Print out the material that follows word for word.
· · · · · · ·
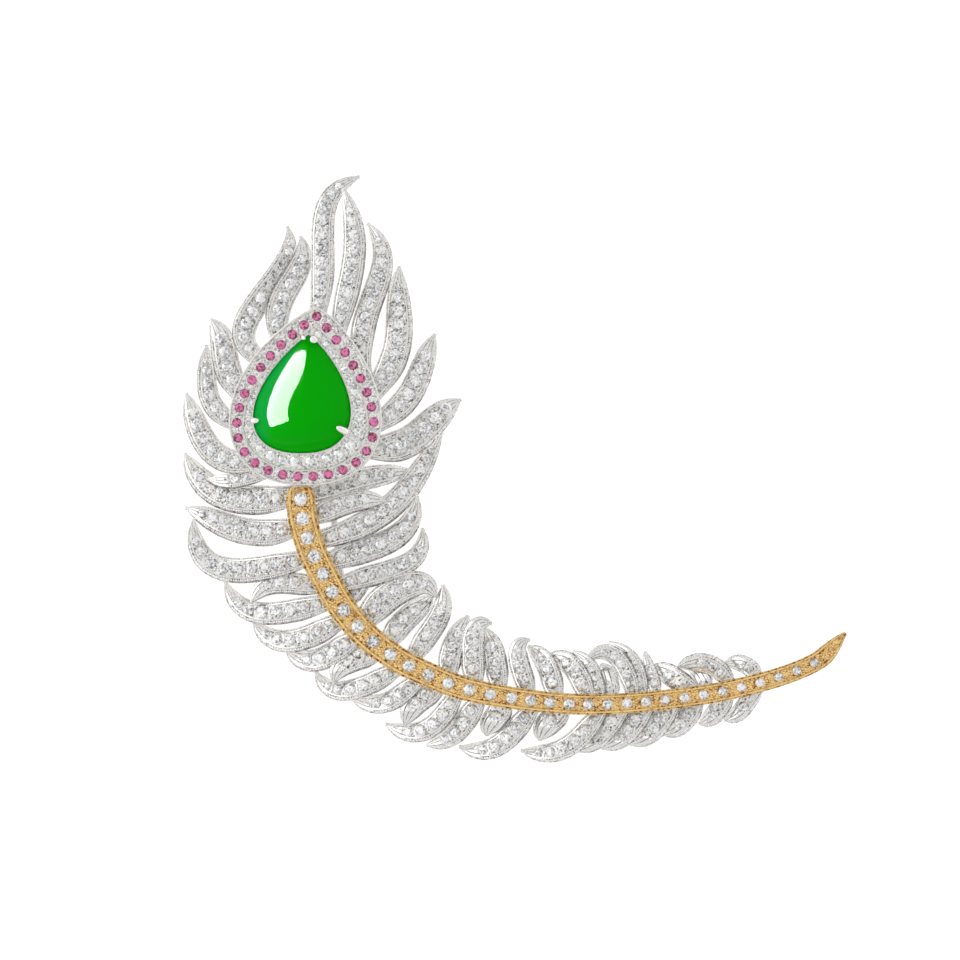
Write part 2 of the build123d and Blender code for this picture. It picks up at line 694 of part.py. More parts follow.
boxes = [piece.bounding_box() for piece in pieces.values()]
low = [min(getattr(box.min, axis) for box in boxes) for axis in "XYZ"]
high = [max(getattr(box.max, axis) for box in boxes) for axis in "XYZ"]
to_origin = Pos(-(low[0] + high[0]) / 2, -(low[1] + high[1]) / 2, -low[2])

os.makedirs("parts", exist_ok=True)
for name, piece in pieces.items():
    solids = len(piece.solids())
    print(name, solids, "solid" if solids == 1 else "solids", round(piece.volume, 2), "mm3")
    export_step(to_origin * piece, f"parts/{name}.step")
print("size", [round(b - a, 2) for a, b in zip(low, high)])
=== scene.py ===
# %% [markdown]
# # A feather brooch
# A jeweller saws and bends such a feather from gold, sets its stones and raises small grains of
# metal to hold them. It lies here on its back on a pale floor, and the camera looks straight
# down on it. It could be drawn by hand with curves and modifiers. Here each surface is a formula
# worked out on whole numpy arrays instead: a blade along a cubic, a profile carried round a
# pear, a dome. Then all that sits on a barb follows from the barb's row of numbers. Small things
# are one shape copied to many places. Lengths are in millimetres on the layout sheet and become
# metres when a mesh is made.

# %% Imports and the frame
import json
from collections import namedtuple

import bpy
import numpy as np
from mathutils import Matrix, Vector

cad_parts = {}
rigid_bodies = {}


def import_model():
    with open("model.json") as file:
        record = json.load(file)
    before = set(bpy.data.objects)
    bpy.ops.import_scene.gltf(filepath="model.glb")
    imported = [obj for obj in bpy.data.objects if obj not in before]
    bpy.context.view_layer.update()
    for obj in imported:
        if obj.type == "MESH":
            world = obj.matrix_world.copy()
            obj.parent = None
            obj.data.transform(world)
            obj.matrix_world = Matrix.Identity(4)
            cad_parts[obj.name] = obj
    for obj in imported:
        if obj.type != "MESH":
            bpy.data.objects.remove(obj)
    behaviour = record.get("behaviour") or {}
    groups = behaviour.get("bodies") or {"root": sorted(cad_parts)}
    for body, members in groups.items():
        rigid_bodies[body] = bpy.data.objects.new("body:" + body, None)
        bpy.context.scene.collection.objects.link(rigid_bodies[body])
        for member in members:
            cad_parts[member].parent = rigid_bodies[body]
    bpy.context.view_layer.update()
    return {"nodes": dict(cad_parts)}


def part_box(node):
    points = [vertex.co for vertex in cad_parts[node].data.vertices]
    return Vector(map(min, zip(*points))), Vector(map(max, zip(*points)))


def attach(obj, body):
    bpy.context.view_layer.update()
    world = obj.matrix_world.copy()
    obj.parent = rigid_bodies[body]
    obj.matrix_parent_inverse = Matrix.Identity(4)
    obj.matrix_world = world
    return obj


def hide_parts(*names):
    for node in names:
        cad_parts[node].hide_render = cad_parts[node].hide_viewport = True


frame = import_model()
print("pieces in the frame:", len(frame["nodes"]))

# %% [markdown]
# ## Sizes
# The solids under these surfaces are drawn from the same sizes, so what is dressed here fits
# them. They could be measured on the frame's meshes, but a named size says what it is for.
# Heights are above the floor, and shares are of a length or a width that the name gives.

# %% Sizes of the sheet and the barbs
SQUARE = 1.25  # one square of the layout sheet
MM = 0.001
SPINE_TOP = 4.9  # upper face of the bar at the quill's head
CLEARANCE = 0.05  # room between two solids that meet

BARB_WIDTH = 3.1
BARB_THICKNESS = 0.95
BARB_ARCH = 0.22  # how far a full barb's face rises to its middle
BARB_DRAFT = 0.12  # the foot is wider than the face by this on each side
BARB_ROLL = 12.0  # degrees that a barb leans to one side
HALO_BARB_ROLL = 8.0
ROLL_GROWTH = 0.35  # the share of a barb over which it comes to lean
BARB_SINK = 0.1  # a root's face lies so far below the bar's
ROOT_NARROWING = 0.72  # width of a root, as a share of the barb's
ROOT_GROWTH = 0.3  # the share of a barb over which it gets its full width
TAPER_POWER = 6.5  # the higher, the later a barb narrows
POINT_WIDTH = 0.4
POINT_THICKNESS = 0.5
FALL_POWER = 1.7  # over 1, a barb falls more and more towards its point
ROOT_PULL = 0.5  # how long a barb keeps its first heading
POINT_PULL = 0.42  # and its last one, where its row says nothing else
HALO_BARB_RISE = 0.6  # roots in the halo lie higher than roots at the quill
HALO_BARB_ROOT = 0.9  # they lie on the halo's outline drawn at this scale
BARB_STEPS = 73  # places along a barb
print("a full barb is", BARB_WIDTH, "mm wide and", BARB_THICKNESS, "mm thick")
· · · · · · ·
Answer to the problem =>
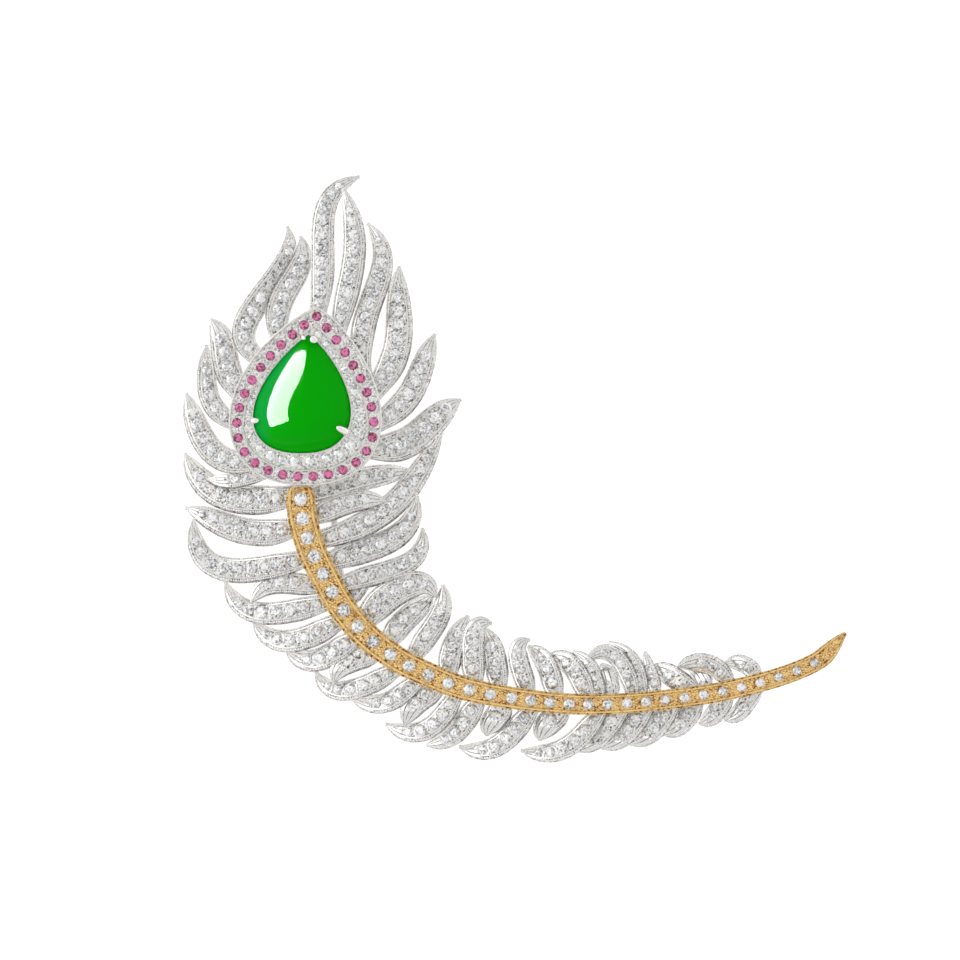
Write part 2 of the build123d and Blender code for this picture. It picks up at line 694 of part.py. More parts follow.
boxes = [piece.bounding_box() for piece in pieces.values()]
low = [min(getattr(box.min, axis) for box in boxes) for axis in "XYZ"]
high = [max(getattr(box.max, axis) for box in boxes) for axis in "XYZ"]
to_origin = Pos(-(low[0] + high[0]) / 2, -(low[1] + high[1]) / 2, -low[2])

os.makedirs("parts", exist_ok=True)
for name, piece in pieces.items():
    solids = len(piece.solids())
    print(name, solids, "solid" if solids == 1 else "solids", round(piece.volume, 2), "mm3")
    export_step(to_origin * piece, f"parts/{name}.step")
print("size", [round(b - a, 2) for a, b in zip(low, high)])
=== scene.py ===
# %% [markdown]
# # A feather brooch
# A jeweller saws and bends such a feather from gold, sets its stones and raises small grains of
# metal to hold them. It lies here on its back on a pale floor, and the camera looks straight
# down on it. It could be drawn by hand with curves and modifiers. Here each surface is a formula
# worked out on whole numpy arrays instead: a blade along a cubic, a profile carried round a
# pear, a dome. Then all that sits on a barb follows from the barb's row of numbers. Small things
# are one shape copied to many places. Lengths are in millimetres on the layout sheet and become
# metres when a mesh is made.

# %% Imports and the frame
import json
from collections import namedtuple

import bpy
import numpy as np
from mathutils import Matrix, Vector

cad_parts = {}
rigid_bodies = {}


def import_model():
    with open("model.json") as file:
        record = json.load(file)
    before = set(bpy.data.objects)
    bpy.ops.import_scene.gltf(filepath="model.glb")
    imported = [obj for obj in bpy.data.objects if obj not in before]
    bpy.context.view_layer.update()
    for obj in imported:
        if obj.type == "MESH":
            world = obj.matrix_world.copy()
            obj.parent = None
            obj.data.transform(world)
            obj.matrix_world = Matrix.Identity(4)
            cad_parts[obj.name] = obj
    for obj in imported:
        if obj.type != "MESH":
            bpy.data.objects.remove(obj)
    behaviour = record.get("behaviour") or {}
    groups = behaviour.get("bodies") or {"root": sorted(cad_parts)}
    for body, members in groups.items():
        rigid_bodies[body] = bpy.data.objects.new("body:" + body, None)
        bpy.context.scene.collection.objects.link(rigid_bodies[body])
        for member in members:
            cad_parts[member].parent = rigid_bodies[body]
    bpy.context.view_layer.update()
    return {"nodes": dict(cad_parts)}


def part_box(node):
    points = [vertex.co for vertex in cad_parts[node].data.vertices]
    return Vector(map(min, zip(*points))), Vector(map(max, zip(*points)))


def attach(obj, body):
    bpy.context.view_layer.update()
    world = obj.matrix_world.copy()
    obj.parent = rigid_bodies[body]
    obj.matrix_parent_inverse = Matrix.Identity(4)
    obj.matrix_world = world
    return obj


def hide_parts(*names):
    for node in names:
        cad_parts[node].hide_render = cad_parts[node].hide_viewport = True


frame = import_model()
print("pieces in the frame:", len(frame["nodes"]))

# %% [markdown]
# ## Sizes
# The solids under these surfaces are drawn from the same sizes, so what is dressed here fits
# them. They could be measured on the frame's meshes, but a named size says what it is for.
# Heights are above the floor, and shares are of a length or a width that the name gives.

# %% Sizes of the sheet and the barbs
SQUARE = 1.25  # one square of the layout sheet
MM = 0.001
SPINE_TOP = 4.9  # upper face of the bar at the quill's head
CLEARANCE = 0.05  # room between two solids that meet

BARB_WIDTH = 3.1
BARB_THICKNESS = 0.95
BARB_ARCH = 0.22  # how far a full barb's face rises to its middle
BARB_DRAFT = 0.12  # the foot is wider than the face by this on each side
BARB_ROLL = 12.0  # degrees that a barb leans to one side
HALO_BARB_ROLL = 8.0
ROLL_GROWTH = 0.35  # the share of a barb over which it comes to lean
BARB_SINK = 0.1  # a root's face lies so far below the bar's
ROOT_NARROWING = 0.72  # width of a root, as a share of the barb's
ROOT_GROWTH = 0.3  # the share of a barb over which it gets its full width
TAPER_POWER = 6.5  # the higher, the later a barb narrows
POINT_WIDTH = 0.4
POINT_THICKNESS = 0.5
FALL_POWER = 1.7  # over 1, a barb falls more and more towards its point
ROOT_PULL = 0.5  # how long a barb keeps its first heading
POINT_PULL = 0.42  # and its last one, where its row says nothing else
HALO_BARB_RISE = 0.6  # roots in the halo lie higher than roots at the quill
HALO_BARB_ROOT = 0.9  # they lie on the halo's outline drawn at this scale
BARB_STEPS = 73  # places along a barb
print("a full barb is", BARB_WIDTH, "mm wide and", BARB_THICKNESS, "mm thick")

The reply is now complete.